Há quem veja também em Fundação os efeitos do contexto político em que a história foi criada, pois estávamos em plena Segunda Guerra Mundial. Talvez Asimov especulasse sobre o destino do modo de vida dominante à época, primeiramente desafiado pelo colapso da balança de poder entre as potências europeias (na Primeira Guerra Mundial) e anos depois por um regime totalitário que a todos queria subjulgar. Assim, talvez as duas fundações pudessem representar as democracias e seus valores civilizatórios em perigo.
Já para a figura de Seldon e seus colaboradores seria possível estabelecer um paralelo com a idéia de Platão, de sábios a conduzir o destino da sociedade, em que a ciência teria as melhores soluções para os conflitos inerentes da natureza humana. Aqui poderíamos compreender as implicações da história de um ponto de vista mais autoritário.
Seja qual interpretação for mais relevante – ou outras, a depender da interpretação de cada um –, o fato é que a Trilogia da Fundação é uma obra significativa, pois vai além do tradicional das histórias de exploração do espaço que, procuravam mostrar muito da visão anglo-americana de como se constituir a melhor forma de sociedade. Em Fundação tais alicerces são construídos para depois serem questionados, a partir de desafios políticos e surpresas do destino.
Durante os anos 1980 esta obra foi publicada pela editora Hemus, de São Paulo, em um único volume. A edição era modesta, mas simpática e, melhor, econômica. O relançamento ocorre em três volumes separados, o que encarece a compra.

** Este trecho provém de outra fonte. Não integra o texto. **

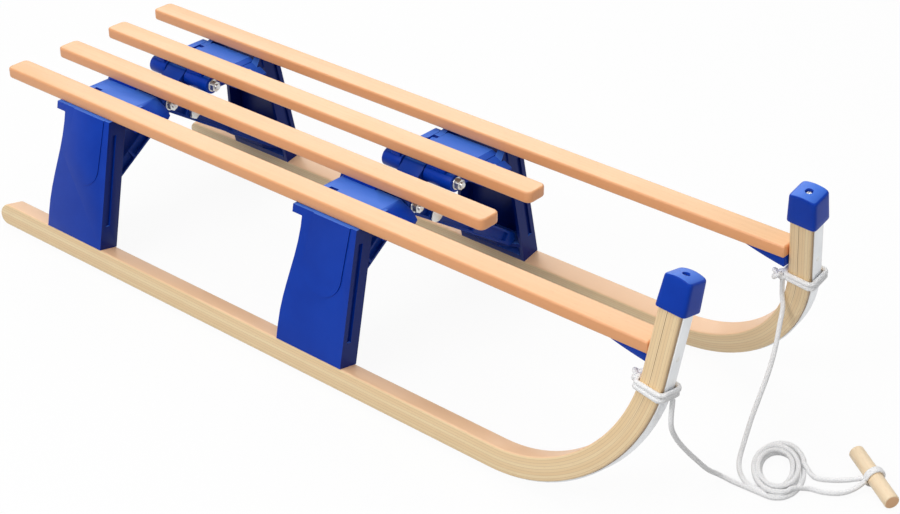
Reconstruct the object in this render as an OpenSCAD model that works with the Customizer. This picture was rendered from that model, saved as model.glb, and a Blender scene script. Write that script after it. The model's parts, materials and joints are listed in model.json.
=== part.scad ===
// Folding wooden sled. Two runner frames lean inwards and carry the outer slats. Hinged arms carry the
// inner slats, and two crossed braces under each pair of arms join the frames like a pair of scissors.
// X runs from the rear to the front, Y across the sled and Z up from the ground. The near side is -Y.

/* [Seat slats] */
// Length of the two inner slats
inner_slat_l = 759; // [700:1:820]
// Width of a slat
slat_w = 33; // [29:1:36]
// Thickness of a slat
slat_t = 15; // [12:1:18]
// Distance between the middles of two slats
slat_pitch = 86; // [82:1:90]
// Height of the seat above the ground
seat_h = 221; // [210:1:235]
// Radius of a slat's corners seen from above
slat_corner_r = 8; // [3:1:12]

/* [Runners] */
// Distance between the inner lower edges of the two runners
track_w = 330; // [322:1:345]
// Angle by which the side frames lean inwards
lean = 12; // [10:0.5:13]
// Width of a runner
runner_w = 28; // [25:1:31]
// Thickness of a runner without its steel band
runner_t = 28; // [25:1:31]
// Distance of the runners' rear ends from the slats' rear ends
runner_setback = 5; // [0:1:20]
// Length from the slats' rear ends to the start of the bend
straight_l = 881; // [850:1:930]
// Outer radius of the bend, on the steel band
bend_r = 203; // [195:1:215]
// Angle that the bend turns through
bend_a = 86; // [82:1:88]
// Length of the straight horn above the bend
horn_l = 101; // [90:1:120]
// Bevel along the edges of a runner
runner_bevel = 2.5; // [1:0.5:4]
// Thickness of the steel band
band_t = 2; // [1:0.5:3]
// Width of the steel band
band_w = 18; // [14:1:20]

/* [Horn caps] */
// Length of horn that a cap covers
cap_grip = 27; // [20:1:40]
// Height of a cap's sides
cap_h = 37; // [32:1:45]
// Rise of the cap's rounded top above its sides
cap_rise = 5; // [3:0.5:8]
// Distance that the foot of a cap stands out from the horn, in front and behind
cap_over = 4; // [3:0.5:6]
// Distance that a cap stands out from the horn at the sides
cap_side = 2.5; // [2:0.5:4]
// Diameter of the screw recess in a cap's top
cap_hole_d = 8.5; // [7:0.5:10]

/* [Legs] */
// Place of the rear legs' rear edges
rear_leg_x = 105; // [90:1:120]
// Place of the front legs' rear edges
front_leg_x = 540; // [500:1:580]
// Length of a leg along the runner
leg_l = 107; // [107:1:110]
// Depth of a leg across the runner
leg_w = 28; // [26:1:30]
// Wall thickness of a leg
leg_wall = 5; // [4:0.5:6]
// Thickness of a leg's foot plate and roof
leg_plate = 8; // [6:1:10]
// Distance by which a leg's rear edge moves forward towards its top
leg_sweep = 20; // [12:1:24]
// Height of the lug block at the rear of a leg's top
ear_h = 16; // [14:1:20]
// Thickness of the ledge that a brace's foot rests on
ledge_t = 5; // [4:1:8]
// Thickness of the raised panel on a leg's outer face
panel_t = 1.2; // [0.8:0.2:2]
// Height of the panel's rounded lower end, measured up the leg
panel_low = 108; // [100:1:120]
// Distance of the panel from a leg's rear edge
panel_rear = 29; // [24:1:34]
// Distance of the panel's lower end from a leg's front edge
panel_front = 14; // [10:1:18]
// Width of the slot down a leg's front face
slot_w = 7; // [5:0.5:9]
// Depth of that slot
slot_depth = 3; // [1:0.5:3]

/* [Arms and pins] */
// Height of the seat blocks on the arms
block_h = 5; // [4:0.5:6]
// Outer radius of the arms' and braces' knuckles
knuckle_r = 12; // [11:0.5:13]
// Thickness of an arm's plate
plate_t = 19; // [17:1:20]
// Radius of the hinge pins and bolts
pin_r = 4; // [3:0.5:5]
// Radial clearance of a pin in its bore
pin_gap = 0.05; // [0.02:0.01:0.1]
// Distance of an arm's outer pin from the outer slat
pin_inset = 16.5; // [15:0.5:18]
// Distance of an arm's inner bolt from the middle of its slat
bolt_inset = 5; // [3:0.5:8]

/* [Crossed braces] */
// Drop of the centre bolt below the arms' pins
cross_drop = 26; // [24:1:30]
// Radius of the centre bolt
centre_r = 5; // [4:0.5:6]
// Radius of the centre bolt's round head
centre_head_r = 10.5; // [9:0.5:12]
// Half the depth of a brace
brace_half = 11; // [9:0.5:11]
// Radius of a brace's foot
foot_r = 9; // [8:0.5:10]
// Depth of the pockets along the faces of a brace
pocket_depth = 5; // [2:0.5:6]
// Thickness of the rims and ribs beside the pockets
rim_t = 3.5; // [3:0.5:5]
// Distance of a brace's foot from the runner's inner lower edge
foot_inset = 21.6; // [19:0.1:24]

/* [Tow rope] */
// Radius of the rope
rope_r = 2.9; // [2.5:0.1:3.5]
// Length of the wooden handle
handle_l = 103; // [90:1:120]
// Radius of the wooden handle
handle_r = 9; // [8:0.5:11]

/* [Hidden] */
$fn = 64;
FAR = 1;
NEAR = -1;
// Clearance between faces that meet on one body, and beside faces that move
seat_gap = 0.3;
side_gap = 2;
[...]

Ainda mais porque a edição é bem produzida, com uma tradução melhor do que a anterior, ainda que as ilustrações de capa destoem do espírito da obra. Quem tem a edição da Hemus deve preservá-la já que ela é única também com relação ao conteúdo, pois é a tradução da obra original escrita nos anos 1940. Já a da Aleph contempla uma revisão realizada por Asimov em meados dos anos 1980 para padronizá-la em relação ao conjunto de suas obras de ficção científica, já que ele passou a escrever outras aventuras dentro deste universo. Seja por qual edição for, o excitamento pelo entretenimento inteligente ou por debates políticos-filosóficos subjacentes, garante uma leitura rica e ilustrativa da própria evolução do gênero no século XX.

– Marcello Simão Branco

Um comentário:

  1. Acho que, dado o contexto cultural na publicação, Segunda Funcacao = Marxismo, que pretendia ser uma Ciencia de História. Seria um Marxismo, atualizado pela Econofisica, Sociofisica e Fisica Estatística. Já a Primeira Fundacao é o mundo capitalista, tecnológico, como é melhor visto no Fundations Edge pelas comparações entre a presidente da Segunda Fundacao e Margareth Tatcher. O Mulo, um mutante que domina as massas de um momento para outro, seria Hitler.